---------- INPUT RECORDS ----------
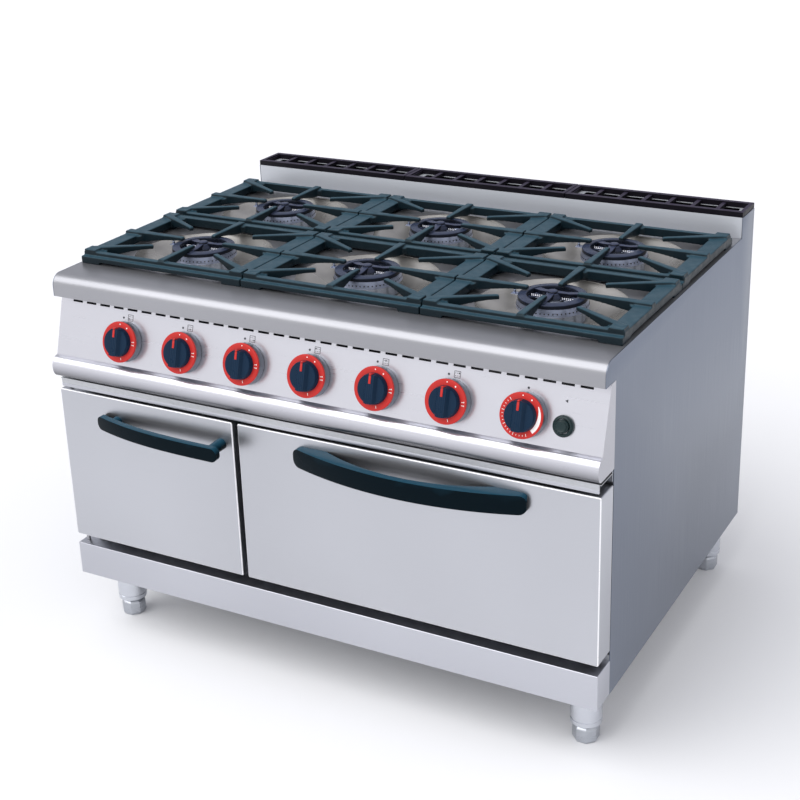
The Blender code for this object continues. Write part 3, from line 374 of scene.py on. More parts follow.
def add_prism(bm, outline, depth_vector):
    """Extrude a closed flat outline of points by a vector."""
    face = bm.faces.new([bm.verts.new(point) for point in outline])
    grown = bmesh.ops.extrude_face_region(bm, geom=[face])
    moved = [item for item in grown["geom"] if isinstance(item, bmesh.types.BMVert)]
    bmesh.ops.translate(bm, verts=moved, vec=depth_vector)
    bmesh.ops.recalc_face_normals(bm, faces=bm.faces)


def add_turned(bm, profile, segments=64, closed=False, place=None):
    """Turn (radius, height) points about Z. A closed profile is a ring clear of the axis."""
    rings = []
    for radius, height in profile:
        if radius == 0:
            rings.append([bm.verts.new((0, 0, height))])
            continue
        angles = [math.tau * i / segments for i in range(segments)]
        rings.append([bm.verts.new((radius * math.cos(a), radius * math.sin(a), height)) for a in angles])
    pairs = list(zip(rings, rings[1:]))
    if closed:
        pairs.append((rings[-1], rings[0]))
    made = []
    for first, second in pairs:
        for i in range(segments):
            j = (i + 1) % segments
            around = ((first, i), (first, j), (second, j), (second, i))
            corners = [ring[at % len(ring)] for ring, at in around]
            made.append(bm.faces.new(list(dict.fromkeys(corners))))
    bmesh.ops.recalc_face_normals(bm, faces=made)
    if place is not None:
        bmesh.ops.transform(bm, matrix=place, verts=[vert for ring in rings for vert in ring])


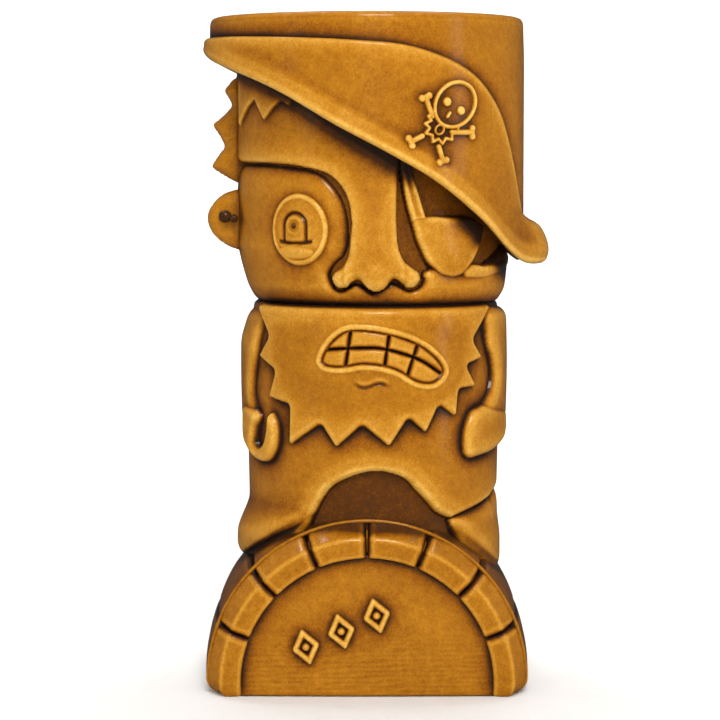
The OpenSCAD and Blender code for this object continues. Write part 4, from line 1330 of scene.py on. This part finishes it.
# ---------------------------------------------------------------- floor, light and camera
# The mug stands in a wide round bowl of white paper. A key lamp hangs high in front, a weak fill is by
# the camera, tall panels stand at both sides, and two lamps above light the table and the paper behind.

floor_bm = bmesh.new()
FLAT_R = 0.9        # metres of flat paper
BEND_R = 0.5        # and the bend up to its wall
bend = [[FLAT_R + BEND_R * math.sin(a), BEND_R - BEND_R * math.cos(a)]
        for a in np.linspace(0.1, math.pi / 2, 14)]
profile = [[0, 0], [FLAT_R, 0]] + bend + [[1.4, 2.5]]
sweep = [floor_bm.verts.new((0, y, z)) for y, z in profile]
sweep_edges = [floor_bm.edges.new(pair) for pair in zip(sweep, sweep[1:])]
bmesh.ops.spin(floor_bm, geom=sweep + sweep_edges, cent=(0, 0, 0), axis=(0, 0, 1), dvec=(0, 0, 0),
               angle=2 * math.pi, steps=96, use_merge=False)
bmesh.ops.remove_doubles(floor_bm, verts=floor_bm.verts[:], dist=0.0001)
bmesh.ops.recalc_face_normals(floor_bm, faces=floor_bm.faces[:])
floor_mesh = bpy.data.meshes.new("table_top")
floor_bm.to_mesh(floor_mesh)
floor_bm.free()
floor_mesh.polygons.foreach_set("use_smooth", [True] * len(floor_mesh.polygons))
floor = bpy.data.objects.new("table_top", floor_mesh)
bpy.context.scene.collection.objects.link(floor)
pale = bpy.data.materials.new("pale_table")
pale.use_nodes = True
pale_shader = pale.node_tree.nodes["Principled BSDF"]
pale_shader.inputs["Roughness"].default_value = 0.7
paper = node(pale.node_tree, "ShaderNodeTexNoise", Scale=60.0, Detail=2.0)
place = pale.node_tree.nodes.new("ShaderNodeTexCoord").outputs["Object"]
pale.node_tree.links.new(place, paper.inputs["Vector"])
tint = pale.node_tree.nodes.new("ShaderNodeValToRGB")
tint.color_ramp.elements[0].color = (0.86, 0.86, 0.86, 1)
tint.color_ramp.elements[1].color = (0.90, 0.90, 0.90, 1)
pale.node_tree.links.new(paper.outputs[0], tint.inputs[0])
pale.node_tree.links.new(tint.outputs[0], pale_shader.inputs["Base Color"])
floor.data.materials.append(pale)
floor.visible_glossy = False      # a dark room is what the glaze reflects


def lamp(name, place, aim, size, size_y, power, colour=(1, 1, 1)):
    data = bpy.data.lights.new(name, "AREA")
    data.shape = "RECTANGLE"
    data.size, data.size_y, data.energy, data.color = size, size_y, power, colour
    made = bpy.data.objects.new(name, data)
    made.location = place
    made.rotation_euler = (Vector(aim) - Vector(place)).to_track_quat("-Z", "Y").to_euler()
    bpy.context.scene.collection.objects.link(made)
    return made


MUG_MIDDLE = (0, 0, 0.11)
WARM_WHITE = (1.0, 0.97, 0.92)
lamp("key", (0.12, -1.0, 1.0), MUG_MIDDLE, 0.45, 0.45, 11.0, WARM_WHITE)
fill = lamp("fill", (0.05, -1.25, 0.30), MUG_MIDDLE, 0.35, 0.35, 1.6, WARM_WHITE)
fill.visible_glossy = False
lamp("left_panel", (-0.75, -0.55, 0.30), MUG_MIDDLE, 0.16, 0.7, 0.12)
lamp("right_panel", (0.80, -0.35, 0.30), MUG_MIDDLE, 0.16, 0.7, 0.5)
lamp("top", (0.0, -0.25, 1.3), (0, -0.25, 0), 1.4, 1.0, 1.8)
lamp("backdrop_wash", (0.0, 0.45, 1.3), (0, 1.3, 0.3), 1.2, 0.4, 15.0)

world = bpy.data.worlds.new("pale_room")
bpy.context.scene.world = world
world.use_nodes = True
world.node_tree.nodes["Background"].inputs["Color"].default_value = (1, 1, 1, 1)
world.node_tree.nodes["Background"].inputs["Strength"].default_value = 0.05

camera_data = bpy.data.cameras.new("camera")
camera_data.lens = 134.9
camera_data.sensor_width = 36
camera_data.clip_start = 0.05
camera = bpy.data.objects.new("camera", camera_data)
camera.location = (-0.0022, -0.870, 0.1664)
camera.rotation_euler = (math.radians(90 - 4.27), 0, 0)
bpy.context.scene.collection.objects.link(camera)
bpy.context.scene.camera = camera
bpy.context.scene.view_settings.view_transform = "Standard"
----------
» **EXERCISE BRIEF**:
Using the data above, return each line exactly as written.

» **OUTPUT OF THE TASK**:
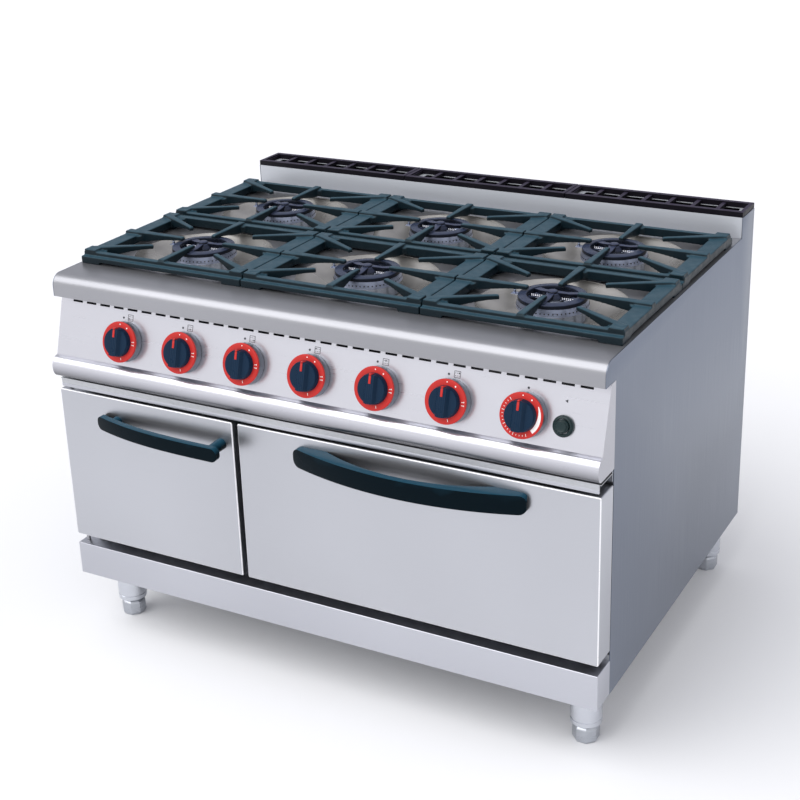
The Blender code for this object continues. Write part 3, from line 374 of scene.py on. More parts follow.
def add_prism(bm, outline, depth_vector):
    """Extrude a closed flat outline of points by a vector."""
    face = bm.faces.new([bm.verts.new(point) for point in outline])
    grown = bmesh.ops.extrude_face_region(bm, geom=[face])
    moved = [item for item in grown["geom"] if isinstance(item, bmesh.types.BMVert)]
    bmesh.ops.translate(bm, verts=moved, vec=depth_vector)
    bmesh.ops.recalc_face_normals(bm, faces=bm.faces)


def add_turned(bm, profile, segments=64, closed=False, place=None):
    """Turn (radius, height) points about Z. A closed profile is a ring clear of the axis."""
    rings = []
    for radius, height in profile:
        if radius == 0:
            rings.append([bm.verts.new((0, 0, height))])
            continue
        angles = [math.tau * i / segments for i in range(segments)]
        rings.append([bm.verts.new((radius * math.cos(a), radius * math.sin(a), height)) for a in angles])
    pairs = list(zip(rings, rings[1:]))
    if closed:
        pairs.append((rings[-1], rings[0]))
    made = []
    for first, second in pairs:
        for i in range(segments):
            j = (i + 1) % segments
            around = ((first, i), (first, j), (second, j), (second, i))
            corners = [ring[at % len(ring)] for ring, at in around]
            made.append(bm.faces.new(list(dict.fromkeys(corners))))
    bmesh.ops.recalc_face_normals(bm, faces=made)
    if place is not None:
        bmesh.ops.transform(bm, matrix=place, verts=[vert for ring in rings for vert in ring])


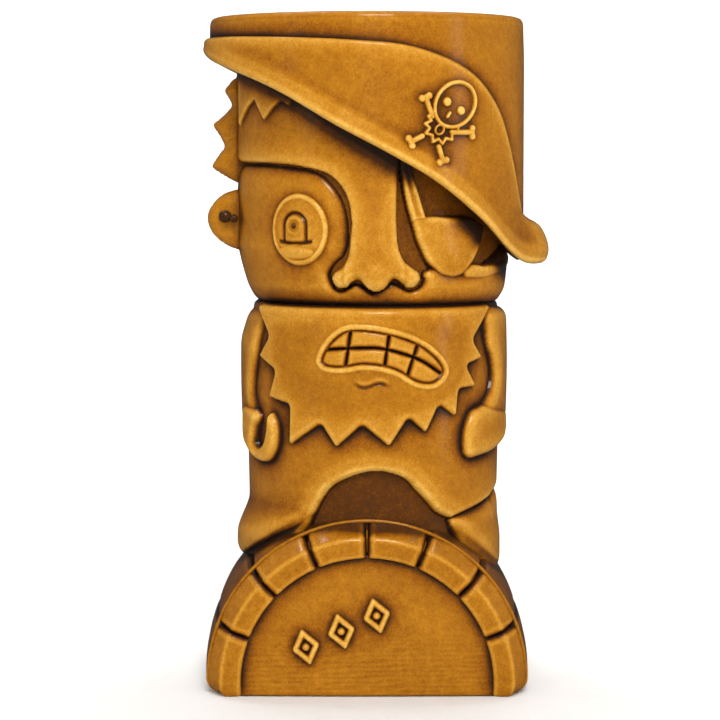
The OpenSCAD and Blender code for this object continues. Write part 4, from line 1330 of scene.py on. This part finishes it.
# ---------------------------------------------------------------- floor, light and camera
# The mug stands in a wide round bowl of white paper. A key lamp hangs high in front, a weak fill is by
# the camera, tall panels stand at both sides, and two lamps above light the table and the paper behind.

floor_bm = bmesh.new()
FLAT_R = 0.9        # metres of flat paper
BEND_R = 0.5        # and the bend up to its wall
bend = [[FLAT_R + BEND_R * math.sin(a), BEND_R - BEND_R * math.cos(a)]
        for a in np.linspace(0.1, math.pi / 2, 14)]
profile = [[0, 0], [FLAT_R, 0]] + bend + [[1.4, 2.5]]
sweep = [floor_bm.verts.new((0, y, z)) for y, z in profile]
sweep_edges = [floor_bm.edges.new(pair) for pair in zip(sweep, sweep[1:])]
bmesh.ops.spin(floor_bm, geom=sweep + sweep_edges, cent=(0, 0, 0), axis=(0, 0, 1), dvec=(0, 0, 0),
               angle=2 * math.pi, steps=96, use_merge=False)
bmesh.ops.remove_doubles(floor_bm, verts=floor_bm.verts[:], dist=0.0001)
bmesh.ops.recalc_face_normals(floor_bm, faces=floor_bm.faces[:])
floor_mesh = bpy.data.meshes.new("table_top")
floor_bm.to_mesh(floor_mesh)
floor_bm.free()
floor_mesh.polygons.foreach_set("use_smooth", [True] * len(floor_mesh.polygons))
floor = bpy.data.objects.new("table_top", floor_mesh)
bpy.context.scene.collection.objects.link(floor)
pale = bpy.data.materials.new("pale_table")
pale.use_nodes = True
pale_shader = pale.node_tree.nodes["Principled BSDF"]
pale_shader.inputs["Roughness"].default_value = 0.7
paper = node(pale.node_tree, "ShaderNodeTexNoise", Scale=60.0, Detail=2.0)
place = pale.node_tree.nodes.new("ShaderNodeTexCoord").outputs["Object"]
pale.node_tree.links.new(place, paper.inputs["Vector"])
tint = pale.node_tree.nodes.new("ShaderNodeValToRGB")
tint.color_ramp.elements[0].color = (0.86, 0.86, 0.86, 1)
tint.color_ramp.elements[1].color = (0.90, 0.90, 0.90, 1)
pale.node_tree.links.new(paper.outputs[0], tint.inputs[0])
pale.node_tree.links.new(tint.outputs[0], pale_shader.inputs["Base Color"])
floor.data.materials.append(pale)
floor.visible_glossy = False      # a dark room is what the glaze reflects


def lamp(name, place, aim, size, size_y, power, colour=(1, 1, 1)):
    data = bpy.data.lights.new(name, "AREA")
    data.shape = "RECTANGLE"
    data.size, data.size_y, data.energy, data.color = size, size_y, power, colour
    made = bpy.data.objects.new(name, data)
    made.location = place
    made.rotation_euler = (Vector(aim) - Vector(place)).to_track_quat("-Z", "Y").to_euler()
    bpy.context.scene.collection.objects.link(made)
    return made


MUG_MIDDLE = (0, 0, 0.11)
WARM_WHITE = (1.0, 0.97, 0.92)
lamp("key", (0.12, -1.0, 1.0), MUG_MIDDLE, 0.45, 0.45, 11.0, WARM_WHITE)
fill = lamp("fill", (0.05, -1.25, 0.30), MUG_MIDDLE, 0.35, 0.35, 1.6, WARM_WHITE)
fill.visible_glossy = False
lamp("left_panel", (-0.75, -0.55, 0.30), MUG_MIDDLE, 0.16, 0.7, 0.12)
lamp("right_panel", (0.80, -0.35, 0.30), MUG_MIDDLE, 0.16, 0.7, 0.5)
lamp("top", (0.0, -0.25, 1.3), (0, -0.25, 0), 1.4, 1.0, 1.8)
lamp("backdrop_wash", (0.0, 0.45, 1.3), (0, 1.3, 0.3), 1.2, 0.4, 15.0)

world = bpy.data.worlds.new("pale_room")
bpy.context.scene.world = world
world.use_nodes = True
world.node_tree.nodes["Background"].inputs["Color"].default_value = (1, 1, 1, 1)
world.node_tree.nodes["Background"].inputs["Strength"].default_value = 0.05

camera_data = bpy.data.cameras.new("camera")
camera_data.lens = 134.9
camera_data.sensor_width = 36
camera_data.clip_start = 0.05
camera = bpy.data.objects.new("camera", camera_data)
camera.location = (-0.0022, -0.870, 0.1664)
camera.rotation_euler = (math.radians(90 - 4.27), 0, 0)
bpy.context.scene.collection.objects.link(camera)
bpy.context.scene.camera = camera
bpy.context.scene.view_settings.view_transform = "Standard"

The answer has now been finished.